Set task: Restate, word for word, all of the material shown below.

**** Material to process ****

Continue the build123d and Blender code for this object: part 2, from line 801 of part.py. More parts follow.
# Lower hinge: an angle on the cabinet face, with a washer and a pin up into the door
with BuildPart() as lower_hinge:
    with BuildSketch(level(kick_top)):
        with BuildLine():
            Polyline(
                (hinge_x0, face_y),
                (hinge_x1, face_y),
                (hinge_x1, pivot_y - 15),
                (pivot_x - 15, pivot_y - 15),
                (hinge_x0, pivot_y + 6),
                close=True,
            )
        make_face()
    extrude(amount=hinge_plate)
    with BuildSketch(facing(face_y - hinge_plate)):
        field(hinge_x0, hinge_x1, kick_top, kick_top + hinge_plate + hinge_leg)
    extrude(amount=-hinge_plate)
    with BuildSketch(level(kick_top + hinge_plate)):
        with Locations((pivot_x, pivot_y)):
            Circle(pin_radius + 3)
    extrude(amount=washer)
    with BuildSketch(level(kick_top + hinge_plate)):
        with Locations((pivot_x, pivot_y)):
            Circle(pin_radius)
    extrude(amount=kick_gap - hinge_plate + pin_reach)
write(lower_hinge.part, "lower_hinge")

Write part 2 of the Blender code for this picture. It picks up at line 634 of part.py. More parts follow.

****

Solution for this problem:
Continue the build123d and Blender code for this object: part 2, from line 801 of part.py. More parts follow.
# Lower hinge: an angle on the cabinet face, with a washer and a pin up into the door
with BuildPart() as lower_hinge:
    with BuildSketch(level(kick_top)):
        with BuildLine():
            Polyline(
                (hinge_x0, face_y),
                (hinge_x1, face_y),
                (hinge_x1, pivot_y - 15),
                (pivot_x - 15, pivot_y - 15),
                (hinge_x0, pivot_y + 6),
                close=True,
            )
        make_face()
    extrude(amount=hinge_plate)
    with BuildSketch(facing(face_y - hinge_plate)):
        field(hinge_x0, hinge_x1, kick_top, kick_top + hinge_plate + hinge_leg)
    extrude(amount=-hinge_plate)
    with BuildSketch(level(kick_top + hinge_plate)):
        with Locations((pivot_x, pivot_y)):
            Circle(pin_radius + 3)
    extrude(amount=washer)
    with BuildSketch(level(kick_top + hinge_plate)):
        with Locations((pivot_x, pivot_y)):
            Circle(pin_radius)
    extrude(amount=kick_gap - hinge_plate + pin_reach)
write(lower_hinge.part, "lower_hinge")

Write part 2 of the Blender code for this picture. It picks up at line 634 of part.py. More parts follow.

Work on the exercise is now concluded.